If the motion is approved, the decision regarding Swo’s fate will be placed in the hands of the 200+ student representatives who make up the Union Council, the result decided by the choice of three buttons on a dopey looking lecture clicker. Each representative will be given three options: yes for the motion, no for the motion and abstain. Within a single minute, the result will be decided and revealed.

In voting yes, representatives will be agreeing with several significant statements within its writing. First, that the seriousness of Swo’s breaches of the Union’s Code of Conduct has not been reflected by the Union’s actual response so far. Second, that Swo’s actions have “badly damaged” both the reputation of UEA and the Union. As a result, the Council’s confidence in Swo has been “irreparably damaged”.

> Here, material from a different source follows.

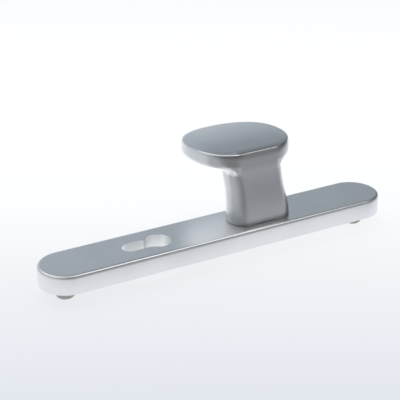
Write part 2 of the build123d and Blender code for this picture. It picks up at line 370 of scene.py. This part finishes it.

If the yes vote wins, the motion would resolve that the Council has No Confidence in our wayward Welfare Officer. Unlike typical motions, this vote would require a two thirds majority.

What happens if the motion is passed?

According to the Union’s Bye-Laws, the motion’s success would see Jo Swo removed of her office on the Student Officer Committee “with immediate effect”.

Things seem a little murky, however, as this is a completely unprecedented situation for the Union. We reached the Union for comment and they confirmed that, as far as they can find, there is no record of a Motion of No Confidence in UEA’s history. They did confirm, however, that a Motion of No Confidence is the “most serious” form of punishment at the Council’s disposal, with the only alternative being a censure – a polite but firm expression of moderate disapproval.  

How might the vote go? 

There are two main variables to consider when trying to predict how this vote might swing.

The first variable is how the other 18 elected Student Officers may choose to vote. To outsiders, the Union task force has always appeared as a hardworking group of close friends at best; a group of cliquey would-be Machiavellians at worse. The future of Swo’s career may depend on just how loyal her coworkers and friends remain in the moment of voting, and may be decided by how many of them decide to politely, but tactfully, abstain their votes.

The second far more influential variable is the votes of the 200+ representatives for the Union’s Sports Clubs, Societies and Peer Support Groups. With most of these voters existing outside the darkly-lit chambers of student politics, those who do vote will likely ask themselves what choice serves as most loyal to the students they individually represent.

“Assault and theft are serious offences and should not be taken lightly,” Theo Smith, LDC Representative, told us. “Jo Swo’s actions should not be tolerated at any union event – even an LCR night.

“That being said, we all do things we regret on drunken nights out and Jo is evidently no different. As an employed representative of Union Council, the incident should definitely be looked into and appropriate action taken, whether that means she has her contract terminated or not.”

Theo concluded: “As a student I believe she should step down, but as a member of Union Council, I will ask those in the school I represent for their opinions before deciding on how I would vote.”

Another would-be voter, a Society Representative who wished to remain anonymous, stressed the important need for the vote. “Using your position to avoid charges, stealing from behind bar, and biting a member of the Security Team is completely unacceptable. Jo Swo’s actions reflect on both herself and the University as a whole.

“I think a debate on whether Jo Swo is still suitable for her position would be incredibly healthy for the student body in general. However, care needs to be taken to ensure that she is punished in line with how any other student or member of staff would be, and not over-punished out of spite, nor under-punished due to her personal links within the SU.”  

The proposal for the Motion of No Confidence remains unanswered at the time of writing. Regardless of the outcome, we can expect the topic of Jo Swo to dominate next Thursday’s Council Meeting. The events of this week, and the prospect of being forced to axe one of their own, will undoubtedly serve as a wake-up call for the Union, who have received frequent disdain from many students throughout the past year.